*SUPPLIED DATA*:
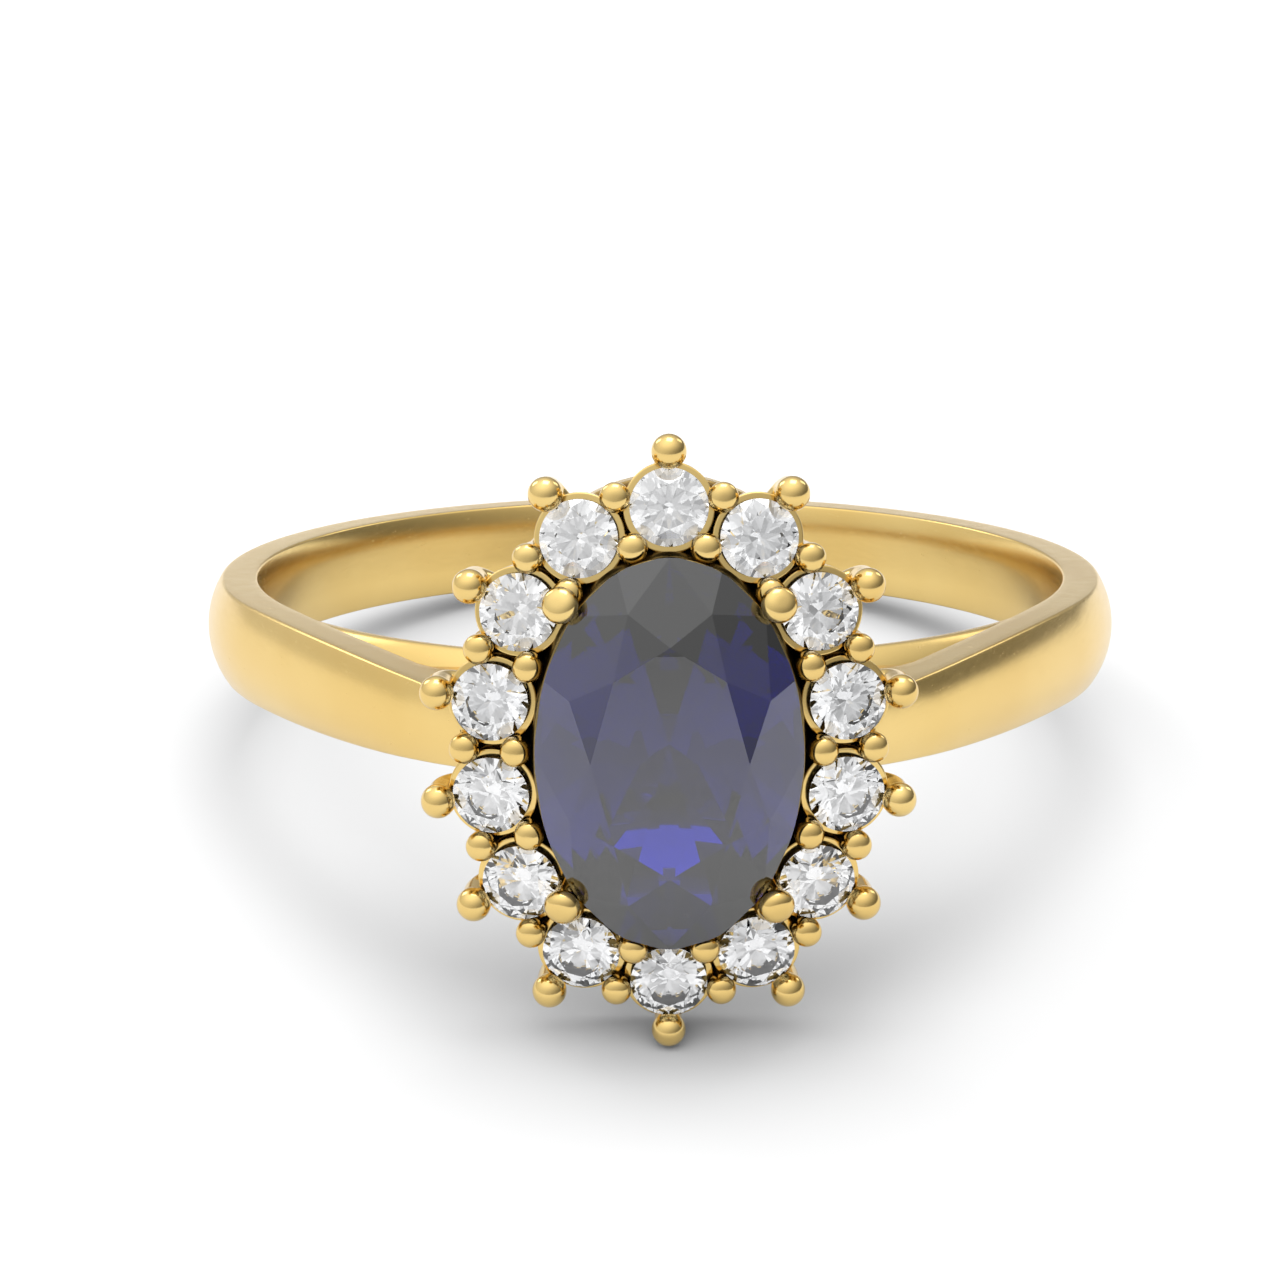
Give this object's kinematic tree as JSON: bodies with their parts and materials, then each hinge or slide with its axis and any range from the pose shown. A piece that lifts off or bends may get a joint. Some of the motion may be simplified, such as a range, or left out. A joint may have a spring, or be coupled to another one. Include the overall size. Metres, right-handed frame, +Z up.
{
  "type": "engagement ring",
  "caption": "Yellow gold finger ring with a large oval faceted blue stone in claws, framed by small round clear stones with ball-tipped claws, on a domed band that rises to the head",
  "frame": {"origin": "on the table under the middle of the ring's box, with the ring resting as it lies: on the back lower edge of the band and the ball of its lowest outer claw", "axes": "+Z up from the table; the head with its stones faces -Y and leans back; the back of the band is towards +Y; +X is to the right of someone who faces the stones; the finger axis leans from +Z towards +Y by about 12 degrees"},
  "size_m": [0.0194, 0.0228, 0.011],
  "materials": {
    "yellow_gold": "polished 18 karat yellow gold",
    "sapphire": "faceted and polished dark blue corundum",
    "diamond": "faceted and polished colourless diamond"
  },
  "bodies": {
    "root": {"shank": "yellow_gold", "left_shoulder": "yellow_gold", "right_shoulder": "yellow_gold", "gallery_rail": "yellow_gold", "centre_seat": "yellow_gold", "centre_claw_1": "yellow_gold", "centre_claw_2": "yellow_gold", "centre_claw_3": "yellow_gold", "centre_claw_4": "yellow_gold", "halo_collet_01": "yellow_gold", "halo_collet_02": "yellow_gold", "halo_collet_03": "yellow_gold", "halo_collet_04": "yellow_gold", "halo_collet_05": "yellow_gold", "halo_collet_06": "yellow_gold", "halo_collet_07": "yellow_gold", "halo_collet_08": "yellow_gold", "halo_collet_09": "yellow_gold", "halo_collet_10": "yellow_gold", "halo_collet_11": "yellow_gold", "halo_collet_12": "yellow_gold", "halo_collet_13": "yellow_gold", "halo_collet_14": "yellow_gold", "outer_claw_01": "yellow_gold", "outer_claw_02": "yellow_gold", "outer_claw_03": "yellow_gold", "outer_claw_04": "yellow_gold", "outer_claw_05": "yellow_gold", "outer_claw_06": "yellow_gold", "outer_claw_07": "yellow_gold", "outer_claw_08": "yellow_gold", "outer_claw_09": "yellow_gold", "outer_claw_10": "yellow_gold", "outer_claw_11": "yellow_gold", "outer_claw_12": "yellow_gold", "outer_claw_13": "yellow_gold", "outer_claw_14": "yellow_gold", "outer_beads": "yellow_gold", "inner_beads": "yellow_gold", "centre_sapphire": "sapphire", "halo_stone_01": "diamond", "halo_stone_02": "diamond", "halo_stone_03": "diamond", "halo_stone_04": "diamond", "halo_stone_05": "diamond", "halo_stone_06": "diamond", "halo_stone_07": "diamond", "halo_stone_08": "diamond", "halo_stone_09": "diamond", "halo_stone_10": "diamond", "halo_stone_11": "diamond", "halo_stone_12": "diamond", "halo_stone_13": "diamond", "halo_stone_14": "diamond"}
  },
  "joints": []
}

*BRIEF*: Please set down all the data word for word.

*SOLUTION TO THIS PROBLEM*:
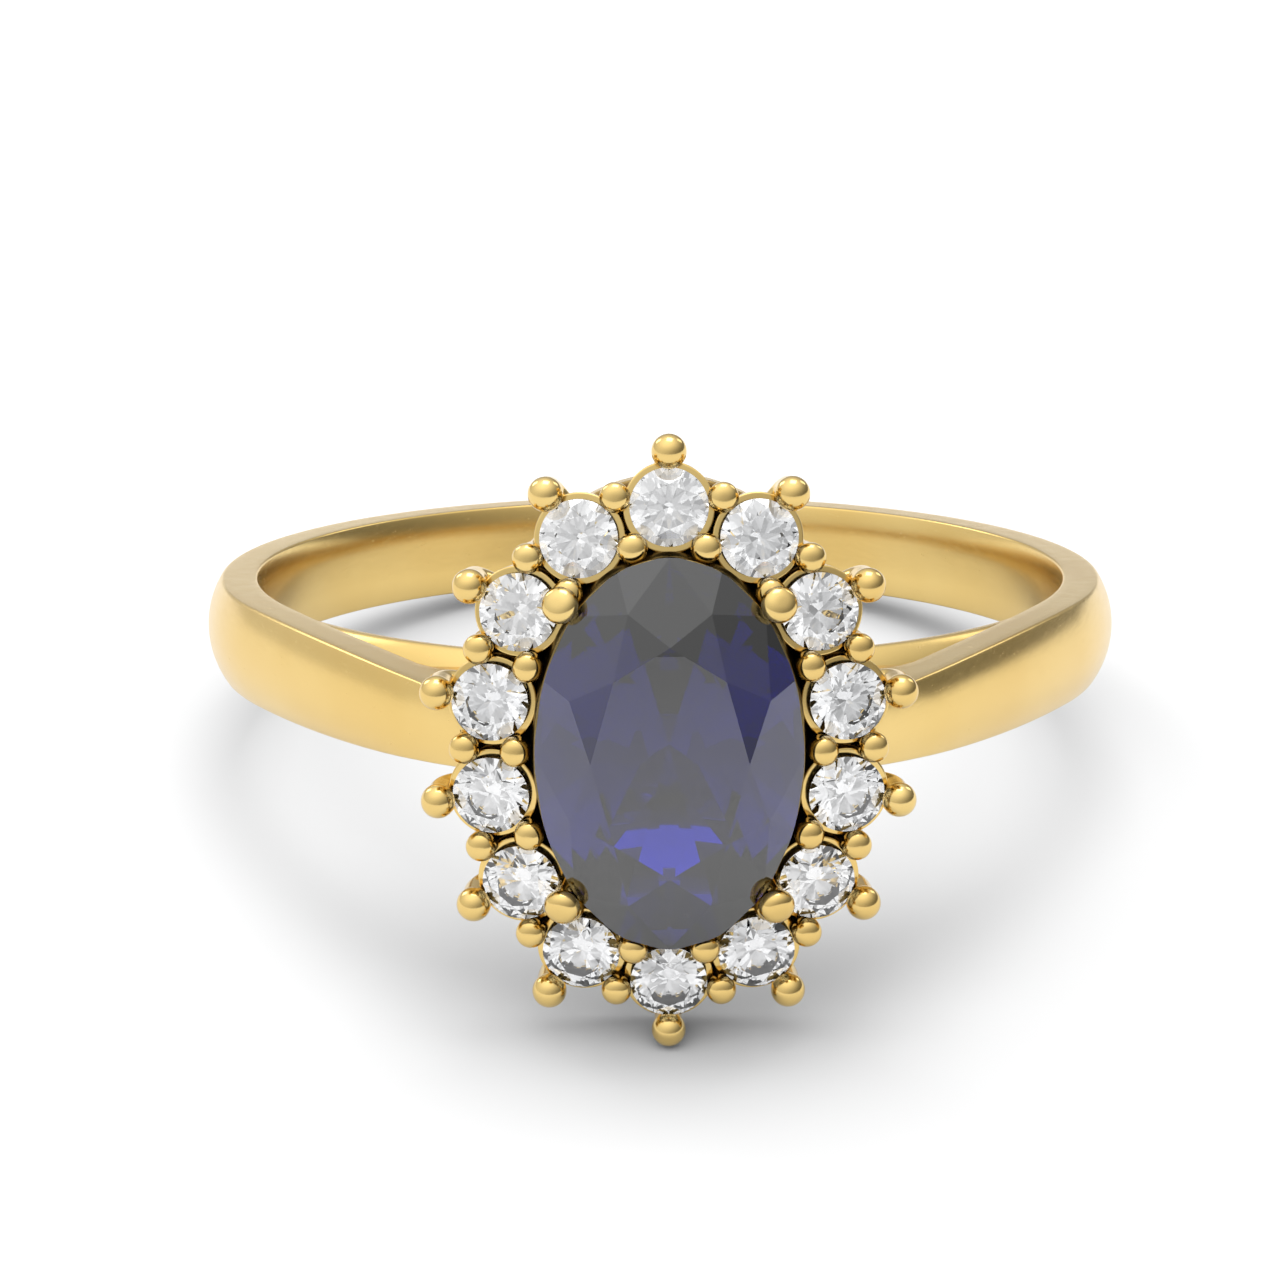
Give this object's kinematic tree as JSON: bodies with their parts and materials, then each hinge or slide with its axis and any range from the pose shown. A piece that lifts off or bends may get a joint. Some of the motion may be simplified, such as a range, or left out. A joint may have a spring, or be coupled to another one. Include the overall size. Metres, right-handed frame, +Z up.
{
  "type": "engagement ring",
  "caption": "Yellow gold finger ring with a large oval faceted blue stone in claws, framed by small round clear stones with ball-tipped claws, on a domed band that rises to the head",
  "frame": {"origin": "on the table under the middle of the ring's box, with the ring resting as it lies: on the back lower edge of the band and the ball of its lowest outer claw", "axes": "+Z up from the table; the head with its stones faces -Y and leans back; the back of the band is towards +Y; +X is to the right of someone who faces the stones; the finger axis leans from +Z towards +Y by about 12 degrees"},
  "size_m": [0.0194, 0.0228, 0.011],
  "materials": {
    "yellow_gold": "polished 18 karat yellow gold",
    "sapphire": "faceted and polished dark blue corundum",
    "diamond": "faceted and polished colourless diamond"
  },
  "bodies": {
    "root": {"shank": "yellow_gold", "left_shoulder": "yellow_gold", "right_shoulder": "yellow_gold", "gallery_rail": "yellow_gold", "centre_seat": "yellow_gold", "centre_claw_1": "yellow_gold", "centre_claw_2": "yellow_gold", "centre_claw_3": "yellow_gold", "centre_claw_4": "yellow_gold", "halo_collet_01": "yellow_gold", "halo_collet_02": "yellow_gold", "halo_collet_03": "yellow_gold", "halo_collet_04": "yellow_gold", "halo_collet_05": "yellow_gold", "halo_collet_06": "yellow_gold", "halo_collet_07": "yellow_gold", "halo_collet_08": "yellow_gold", "halo_collet_09": "yellow_gold", "halo_collet_10": "yellow_gold", "halo_collet_11": "yellow_gold", "halo_collet_12": "yellow_gold", "halo_collet_13": "yellow_gold", "halo_collet_14": "yellow_gold", "outer_claw_01": "yellow_gold", "outer_claw_02": "yellow_gold", "outer_claw_03": "yellow_gold", "outer_claw_04": "yellow_gold", "outer_claw_05": "yellow_gold", "outer_claw_06": "yellow_gold", "outer_claw_07": "yellow_gold", "outer_claw_08": "yellow_gold", "outer_claw_09": "yellow_gold", "outer_claw_10": "yellow_gold", "outer_claw_11": "yellow_gold", "outer_claw_12": "yellow_gold", "outer_claw_13": "yellow_gold", "outer_claw_14": "yellow_gold", "outer_beads": "yellow_gold", "inner_beads": "yellow_gold", "centre_sapphire": "sapphire", "halo_stone_01": "diamond", "halo_stone_02": "diamond", "halo_stone_03": "diamond", "halo_stone_04": "diamond", "halo_stone_05": "diamond", "halo_stone_06": "diamond", "halo_stone_07": "diamond", "halo_stone_08": "diamond", "halo_stone_09": "diamond", "halo_stone_10": "diamond", "halo_stone_11": "diamond", "halo_stone_12": "diamond", "halo_stone_13": "diamond", "halo_stone_14": "diamond"}
  },
  "joints": []
}